Niente proroga a Dazn e Sky per i diritti tv del campionato: se la Serie A vorrà continuare a trasmettere le sue partite sulle due emittenti, dovrà farlo tramite una nuova gara, e un nuovo contratto. Alla fine il tira e molla sull’ennesima proposta di Lotito in Parlamento si è concluso con un nulla di fatto: l’emendamento al decreto Milleproroghe si è arenato tra i dubbi del Quirinale e soprattutto del governo (cioè del ministro Abodi), e alla fine è stato cassato.
La proposta prevedeva essenzialmente di modificare la Legge Melandri che regola la vendita dei diritti tv, in modo da poter cambiare la durata del contratto dagli attuali tre a cinque anni. Non solo per il futuro, però, come già chiesto e ottenuto per la vendita dei diritti all’estero, ma a livello nazionale anche retroattivamente, per i contratti già in essere. Gli attuali accordi con Dazn e Sky scadono alla fine della prossima stagione (2023-2024), con l’emendamento Lotito avrebbero potuto essere allungati alle stesse condizioni per altri due campionati (fino al giugno 2026). Sostanzialmente un paracadute, un piano B nel caso in cui al prossimo bando non arrivino offerte all’altezza delle aspettative della Lega.
L’attivissimo Lotito in Senato sta interpretando con spregiudicatezza il ruolo di lobbista del pallone.
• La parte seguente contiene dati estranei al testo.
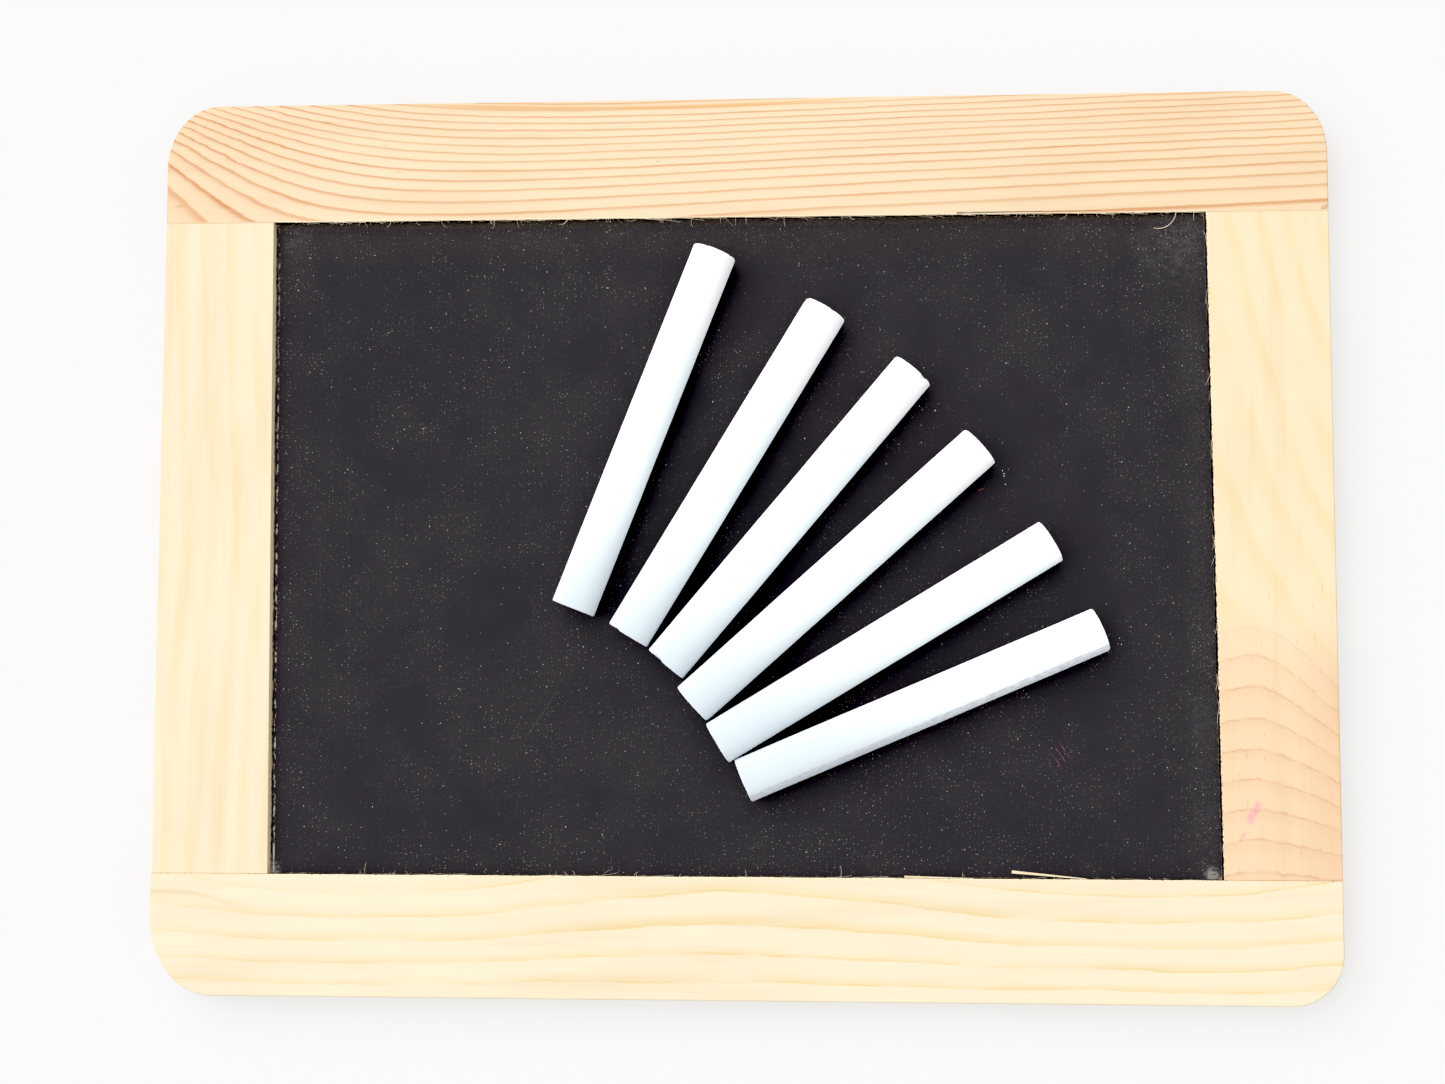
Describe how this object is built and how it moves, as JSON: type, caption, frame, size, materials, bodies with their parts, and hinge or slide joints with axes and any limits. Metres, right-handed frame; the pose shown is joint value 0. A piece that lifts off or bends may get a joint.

Dopo essere riuscito a infilare in manovra il “salva-Serie A” (dove aveva già proposto una prima volta la proroga), adesso si dedica ai diritti tv, vero tema caldo dei prossimi mesi per il calcio italiano, che su questa partita si gioca letteralmente la sopravvivenza. Ma si è dovuto scontrare col governo, che dopo i dubbi filtrati a mezzo stampa dal Quirinale è arrivato addirittura a presentare un contro-emendamento soppressivo per cancellare la proposta che era già stata approvata in Commissione.
Tanta contrarietà all’interno della stessa maggioranza di cui Lotito (eletto con Forza Italia) fa parte, potrebbe apparire sorprendente. In fondo, l’emendamento aveva zero oneri per lo Stato ed era chiaramente una proroga, quindi non si può dire nemmeno non fosse pertinente al provvedimento (semmai si può discutere sulla sua liceità ai termini degli obblighi di concorrenza sul mercato). Per di più è una battaglia anche abbastanza inutile, perché ovviamente la proroga non sarebbe stata automatica, doveva comunque passare da un’indagine di mercato per accertare la mancanza di offerte migliorative, e poi ottenere il consenso di Dazn e Sky, che però a quel punto, dopo un bando andato a vuoto e in posizione di forza, difficilmente potrebbero avere interesse a rinnovare un vecchio contratto per loro sfavorevole, perché troppo oneroso (per Dazn) o poco soddisfacente (per Sky).
Il lodo-Lotito, insomma, aveva fatto i conti senza l’oste, ma pur bocciato ci dice comunque due cose. La prima è che nei palazzi del potere prosegue lo scontro tra Lotito, che in Parlamento si atteggia a ministro del pallone, e Andrea Abodi, che ministro lo sarebbe e non ama vedersi continuamente scavalcato dalle iniziative personali del senatore-patron. Uno stato di conflittualità che, comunque finiscano le singole battaglie, non fa bene al sistema. Il secondo dato di fatto è la grande preoccupazione in vista del prossimo bando dei diritti tv. L’esperienza di Dazn è stata tutt’altro che entusiasmante, il mercato è saturo e senza l’arrivo di nuovi player (si parla tanto di Amazon, ma se ne parlava pure tre anni fa) c’è il rischio concreto di un’asta al ribasso: nel 2019 l’amministratore delegato della Lega calcio, Luigi De Siervo, riuscì a tirare fuori dal cilindro il coniglio di Tim, partner strategico dell’offerta faraonica di Dazn, ora proverà a ripetere la magia ma non è detto gli riesca un’altra volta. La Serie A teme seriamente di fermarsi bel al di sotto del famoso miliardo a stagione che manda avanti il carrozzone.
Così Lotito (e con lui più di un presidente) ha pensato come ultima spiaggia di prolungare l’attuale contratto, in attesa di tempi migliori, e infatti l’emendamento era stato salutato con favore dal presidente della Lega, Lorenzo Casini (la cui vicinanza a Lotito non è mistero), ma anche da Urbano Cairo. Senza una modifica normativa, però, non si può fare e il governo non ha voluto scorciatoie: al massimo una riforma della legge sui diritti tv potrebbe rientrare in un provvedimento di sistema a cui lavora il ministro Abodi, ma difficilmente sarà pronto in tempo per essere sfruttato subito. Il prossimo bando per la Serie A sarà un salto nel vuoto. Senza nemmeno il paracadute.